**EXERCISE DIRECTIONS**
Return every line below in which "scene" appears.

**INFORMATION SHOWN**
#####

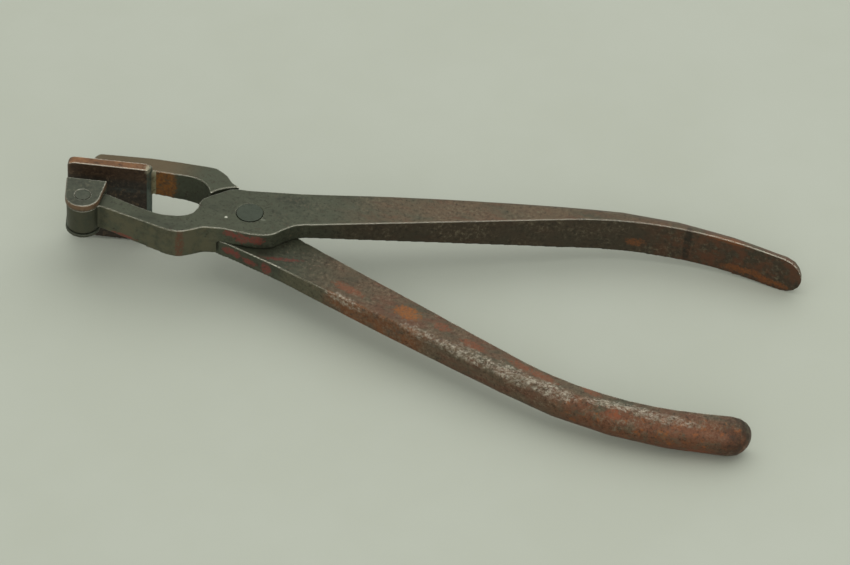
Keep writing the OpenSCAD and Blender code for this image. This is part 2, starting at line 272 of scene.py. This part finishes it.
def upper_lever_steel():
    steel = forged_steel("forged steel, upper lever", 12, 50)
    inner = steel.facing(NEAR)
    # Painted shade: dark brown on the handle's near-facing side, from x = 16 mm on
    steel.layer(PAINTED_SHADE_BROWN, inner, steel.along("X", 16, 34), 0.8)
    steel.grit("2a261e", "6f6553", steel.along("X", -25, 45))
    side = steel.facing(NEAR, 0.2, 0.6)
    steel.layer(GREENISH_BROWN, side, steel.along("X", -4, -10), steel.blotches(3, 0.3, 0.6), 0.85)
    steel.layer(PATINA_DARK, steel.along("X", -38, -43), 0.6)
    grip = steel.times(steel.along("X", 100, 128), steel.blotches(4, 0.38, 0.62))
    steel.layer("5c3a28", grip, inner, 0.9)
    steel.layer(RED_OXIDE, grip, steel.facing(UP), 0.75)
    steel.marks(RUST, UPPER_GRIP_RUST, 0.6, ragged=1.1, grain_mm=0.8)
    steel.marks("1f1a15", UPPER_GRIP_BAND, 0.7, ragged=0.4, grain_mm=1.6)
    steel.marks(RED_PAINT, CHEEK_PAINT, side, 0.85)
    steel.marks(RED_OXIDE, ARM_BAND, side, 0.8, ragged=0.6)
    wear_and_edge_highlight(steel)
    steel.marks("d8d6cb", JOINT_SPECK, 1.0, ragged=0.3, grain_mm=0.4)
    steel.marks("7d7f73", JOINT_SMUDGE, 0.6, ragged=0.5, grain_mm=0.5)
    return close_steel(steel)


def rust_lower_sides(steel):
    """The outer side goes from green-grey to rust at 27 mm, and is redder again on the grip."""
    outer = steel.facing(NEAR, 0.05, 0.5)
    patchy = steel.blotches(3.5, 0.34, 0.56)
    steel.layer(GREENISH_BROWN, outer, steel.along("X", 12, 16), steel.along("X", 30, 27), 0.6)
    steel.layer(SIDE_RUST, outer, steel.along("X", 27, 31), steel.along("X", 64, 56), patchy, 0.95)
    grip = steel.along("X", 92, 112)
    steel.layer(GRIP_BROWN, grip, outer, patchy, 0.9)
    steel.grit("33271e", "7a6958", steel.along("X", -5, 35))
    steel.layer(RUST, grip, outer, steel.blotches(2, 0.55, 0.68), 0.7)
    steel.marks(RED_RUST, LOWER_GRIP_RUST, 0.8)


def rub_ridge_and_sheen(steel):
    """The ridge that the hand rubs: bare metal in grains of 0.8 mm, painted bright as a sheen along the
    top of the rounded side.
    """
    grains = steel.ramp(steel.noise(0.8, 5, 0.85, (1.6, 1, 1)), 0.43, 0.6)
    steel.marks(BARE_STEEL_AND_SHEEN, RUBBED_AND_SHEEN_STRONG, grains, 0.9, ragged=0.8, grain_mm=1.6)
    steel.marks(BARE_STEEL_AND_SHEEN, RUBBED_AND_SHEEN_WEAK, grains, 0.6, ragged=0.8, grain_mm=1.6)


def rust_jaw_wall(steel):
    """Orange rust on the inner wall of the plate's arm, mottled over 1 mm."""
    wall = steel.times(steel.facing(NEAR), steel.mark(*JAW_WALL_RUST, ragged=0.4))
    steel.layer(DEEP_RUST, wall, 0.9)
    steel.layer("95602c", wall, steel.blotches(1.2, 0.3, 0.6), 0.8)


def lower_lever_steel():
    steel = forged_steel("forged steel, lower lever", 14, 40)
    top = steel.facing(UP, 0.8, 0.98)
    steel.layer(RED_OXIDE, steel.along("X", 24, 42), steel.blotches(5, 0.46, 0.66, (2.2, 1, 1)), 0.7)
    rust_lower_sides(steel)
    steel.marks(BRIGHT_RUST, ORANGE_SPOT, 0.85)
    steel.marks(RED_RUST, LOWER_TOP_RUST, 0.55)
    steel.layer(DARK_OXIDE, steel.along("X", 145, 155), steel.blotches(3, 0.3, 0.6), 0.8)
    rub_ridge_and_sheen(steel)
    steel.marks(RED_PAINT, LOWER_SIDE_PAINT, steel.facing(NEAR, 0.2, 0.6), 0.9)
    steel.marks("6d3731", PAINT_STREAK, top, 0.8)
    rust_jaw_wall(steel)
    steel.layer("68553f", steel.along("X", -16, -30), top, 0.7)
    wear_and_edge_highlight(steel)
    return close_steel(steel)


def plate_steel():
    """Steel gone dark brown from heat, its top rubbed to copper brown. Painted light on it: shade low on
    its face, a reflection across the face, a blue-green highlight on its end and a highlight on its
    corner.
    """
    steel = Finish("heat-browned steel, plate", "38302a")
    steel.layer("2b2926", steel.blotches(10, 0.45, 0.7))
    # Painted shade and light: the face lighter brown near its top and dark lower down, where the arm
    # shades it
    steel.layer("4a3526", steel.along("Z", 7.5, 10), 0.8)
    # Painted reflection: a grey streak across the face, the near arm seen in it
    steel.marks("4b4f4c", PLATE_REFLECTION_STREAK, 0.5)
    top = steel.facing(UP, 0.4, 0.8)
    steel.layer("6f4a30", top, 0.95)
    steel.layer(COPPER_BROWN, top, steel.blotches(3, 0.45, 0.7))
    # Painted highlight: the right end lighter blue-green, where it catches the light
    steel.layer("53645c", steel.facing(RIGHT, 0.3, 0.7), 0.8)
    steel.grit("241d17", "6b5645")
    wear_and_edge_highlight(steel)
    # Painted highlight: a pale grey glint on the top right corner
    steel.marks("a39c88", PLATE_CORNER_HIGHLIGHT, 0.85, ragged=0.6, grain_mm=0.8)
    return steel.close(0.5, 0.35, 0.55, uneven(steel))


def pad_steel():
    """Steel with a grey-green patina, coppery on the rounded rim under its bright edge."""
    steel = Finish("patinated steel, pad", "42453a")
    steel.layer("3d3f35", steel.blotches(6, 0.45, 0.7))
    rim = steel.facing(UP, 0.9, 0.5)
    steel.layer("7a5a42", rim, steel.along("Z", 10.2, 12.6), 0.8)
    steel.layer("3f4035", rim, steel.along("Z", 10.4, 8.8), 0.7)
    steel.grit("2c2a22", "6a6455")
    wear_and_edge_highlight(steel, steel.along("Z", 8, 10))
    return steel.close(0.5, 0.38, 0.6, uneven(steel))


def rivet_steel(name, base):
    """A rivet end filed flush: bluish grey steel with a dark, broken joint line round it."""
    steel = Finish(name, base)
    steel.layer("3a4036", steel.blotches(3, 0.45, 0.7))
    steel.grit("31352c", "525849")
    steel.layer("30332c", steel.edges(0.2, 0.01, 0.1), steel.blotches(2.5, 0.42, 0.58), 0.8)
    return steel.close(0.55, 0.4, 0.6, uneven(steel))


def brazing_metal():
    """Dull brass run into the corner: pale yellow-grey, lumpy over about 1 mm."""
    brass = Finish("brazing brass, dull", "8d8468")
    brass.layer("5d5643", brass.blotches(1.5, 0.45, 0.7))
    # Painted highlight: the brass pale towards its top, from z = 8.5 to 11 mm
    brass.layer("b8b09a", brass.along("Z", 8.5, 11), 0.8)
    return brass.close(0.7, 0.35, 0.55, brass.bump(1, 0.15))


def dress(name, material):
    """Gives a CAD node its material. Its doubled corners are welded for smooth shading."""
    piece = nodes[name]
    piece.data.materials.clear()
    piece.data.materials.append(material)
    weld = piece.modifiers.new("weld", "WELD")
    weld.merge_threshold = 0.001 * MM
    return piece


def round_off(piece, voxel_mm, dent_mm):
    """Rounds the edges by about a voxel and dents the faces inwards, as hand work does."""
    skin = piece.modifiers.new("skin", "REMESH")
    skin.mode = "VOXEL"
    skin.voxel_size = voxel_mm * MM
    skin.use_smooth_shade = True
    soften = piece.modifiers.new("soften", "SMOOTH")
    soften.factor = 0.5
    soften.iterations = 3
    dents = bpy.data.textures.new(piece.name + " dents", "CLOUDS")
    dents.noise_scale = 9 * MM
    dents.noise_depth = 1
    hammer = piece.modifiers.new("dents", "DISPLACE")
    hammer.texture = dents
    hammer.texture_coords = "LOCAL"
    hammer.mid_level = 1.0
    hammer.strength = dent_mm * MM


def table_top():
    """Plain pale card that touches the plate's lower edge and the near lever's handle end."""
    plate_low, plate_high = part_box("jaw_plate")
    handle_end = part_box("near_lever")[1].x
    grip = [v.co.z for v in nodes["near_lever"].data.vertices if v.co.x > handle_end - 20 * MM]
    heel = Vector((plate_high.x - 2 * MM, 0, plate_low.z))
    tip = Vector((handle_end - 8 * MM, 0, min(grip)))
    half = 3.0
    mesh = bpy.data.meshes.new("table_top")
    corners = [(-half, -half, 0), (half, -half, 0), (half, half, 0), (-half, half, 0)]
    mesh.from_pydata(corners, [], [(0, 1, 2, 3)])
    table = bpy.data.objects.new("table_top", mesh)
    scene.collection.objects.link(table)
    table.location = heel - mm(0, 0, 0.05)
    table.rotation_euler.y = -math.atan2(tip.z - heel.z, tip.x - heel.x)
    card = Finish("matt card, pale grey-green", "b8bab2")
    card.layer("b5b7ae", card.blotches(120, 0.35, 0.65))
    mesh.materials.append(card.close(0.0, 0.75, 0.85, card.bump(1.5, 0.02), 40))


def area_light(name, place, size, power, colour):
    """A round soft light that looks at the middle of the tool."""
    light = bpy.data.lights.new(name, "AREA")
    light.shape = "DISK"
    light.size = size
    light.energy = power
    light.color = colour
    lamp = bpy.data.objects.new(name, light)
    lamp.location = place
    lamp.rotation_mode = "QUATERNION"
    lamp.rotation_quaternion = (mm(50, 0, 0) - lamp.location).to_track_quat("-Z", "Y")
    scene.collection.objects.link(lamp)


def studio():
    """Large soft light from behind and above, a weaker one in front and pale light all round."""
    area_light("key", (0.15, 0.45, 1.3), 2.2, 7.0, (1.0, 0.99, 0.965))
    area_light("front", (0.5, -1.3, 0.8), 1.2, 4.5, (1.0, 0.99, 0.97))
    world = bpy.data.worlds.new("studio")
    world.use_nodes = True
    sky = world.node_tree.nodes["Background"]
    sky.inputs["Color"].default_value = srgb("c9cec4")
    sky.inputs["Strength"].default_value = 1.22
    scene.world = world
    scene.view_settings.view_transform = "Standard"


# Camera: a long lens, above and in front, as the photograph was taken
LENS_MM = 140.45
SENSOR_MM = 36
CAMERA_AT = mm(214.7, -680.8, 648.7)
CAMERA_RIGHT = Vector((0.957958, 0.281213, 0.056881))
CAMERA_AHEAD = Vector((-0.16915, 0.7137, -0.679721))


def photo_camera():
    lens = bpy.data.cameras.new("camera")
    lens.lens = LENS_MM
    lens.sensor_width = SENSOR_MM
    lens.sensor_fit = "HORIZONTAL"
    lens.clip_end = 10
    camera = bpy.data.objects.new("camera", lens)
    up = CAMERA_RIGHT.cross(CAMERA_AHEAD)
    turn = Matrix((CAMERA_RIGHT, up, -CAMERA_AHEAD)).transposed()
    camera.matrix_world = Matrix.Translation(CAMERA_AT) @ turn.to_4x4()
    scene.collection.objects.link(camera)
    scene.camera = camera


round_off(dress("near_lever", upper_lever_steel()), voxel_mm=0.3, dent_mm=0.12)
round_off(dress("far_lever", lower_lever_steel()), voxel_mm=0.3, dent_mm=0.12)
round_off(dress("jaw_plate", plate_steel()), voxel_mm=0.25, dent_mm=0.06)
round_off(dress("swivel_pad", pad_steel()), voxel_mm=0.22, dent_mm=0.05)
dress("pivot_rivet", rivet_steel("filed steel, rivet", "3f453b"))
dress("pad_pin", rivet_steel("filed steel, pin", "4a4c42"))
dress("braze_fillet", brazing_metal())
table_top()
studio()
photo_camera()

#####

**THE RESPONSE**
Keep writing the OpenSCAD and Blender code for this image. This is part 2, starting at line 272 of scene.py. This part finishes it.
    scene.collection.objects.link(table)
    scene.collection.objects.link(lamp)
    scene.world = world
    scene.view_settings.view_transform = "Standard"
    scene.collection.objects.link(camera)
    scene.camera = camera